Sonrasi muayene: 10 tup kan tahlili, 4 serum, ilaclar vs. (Serumu bile koltukta veriyolar yahu ben ölüyorum bana bi sedye!) Doktorum ise cok tatli sik sik yanima gelip “¿Que tal Elif?” diye soruyor, en sonunda “If you were my sister I would want you to spend the night here.” diyor ama ben reddediyorum, 11 saatim bu lanet hastanede gecmis, gideyim artik. Ertesi gun de masraflari odemek icin hastaneye gidiyorum ama yine derdimi anlatacak kimse yok. Ne zaman ¡No hablo Español! desem insanlar ¡No hablo Ingles! deyip -cidden- omuz silkiyolar. Bu kadar umursamamazlik. Sadece bi kere ¡No hablo Español! dedigimde otobus soforunden farkli bir cevap aldim o da “Eger bunu soyleyebiliyorsan birazcik biliyosundur…” tarzi bir seydi ve umursamayip Ispanyolca konusmaya devam etti.
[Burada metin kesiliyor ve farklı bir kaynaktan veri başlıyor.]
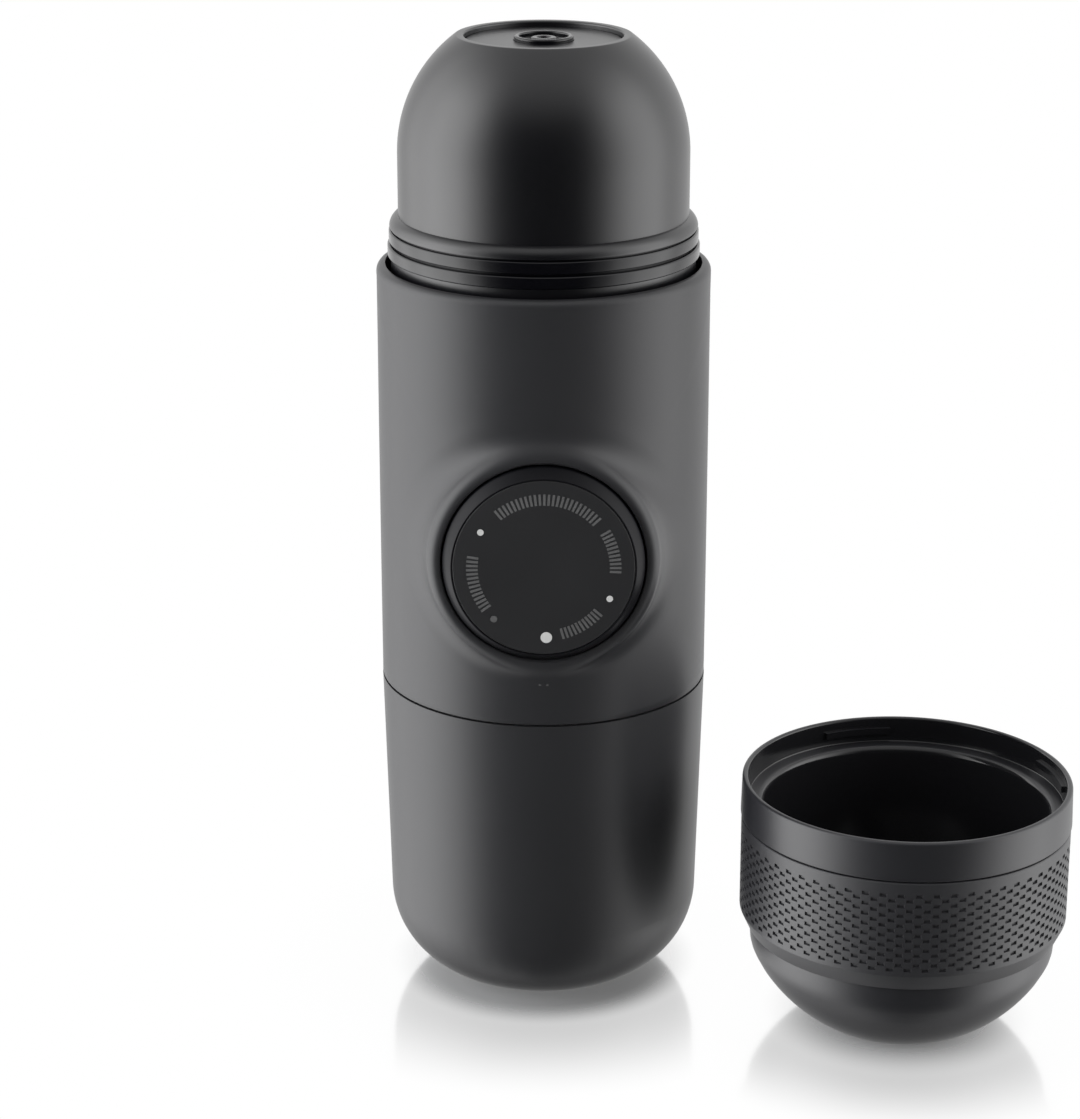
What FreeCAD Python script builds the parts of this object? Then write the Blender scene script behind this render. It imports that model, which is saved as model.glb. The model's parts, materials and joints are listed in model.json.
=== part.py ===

Ben en sonunda Madrid’ten Barcelona’ya ordan Girona Havaalanina gecip guzelim odama, caaanim Almanya’ya dun saat 18:00 sularinda kavusuyorum. Yani hastaneden ciktiktan 65 saat sonra. Dune kadar 40 saat uykusuz kaldigim, ve 3 gun dogru duzgun hicbir sey yemedigim gercegi var bi de. Tam bir survivar. Su an cok sikici bir yazi yazdigimdan, aslinda sirf icimi dokmek icin yazdigimdan, hala kendimi cok da iyi hissetmedigimden daha Ispanya’yla ilgili anlatmak istedigim milyon tane sey oldugu halde burada kesecegim.

Daha yikanacak camasirlarim, temizlenecek bir odam ve beni bekleyen bulasiklar var malesef. Hayat böyle devam ediyor iste.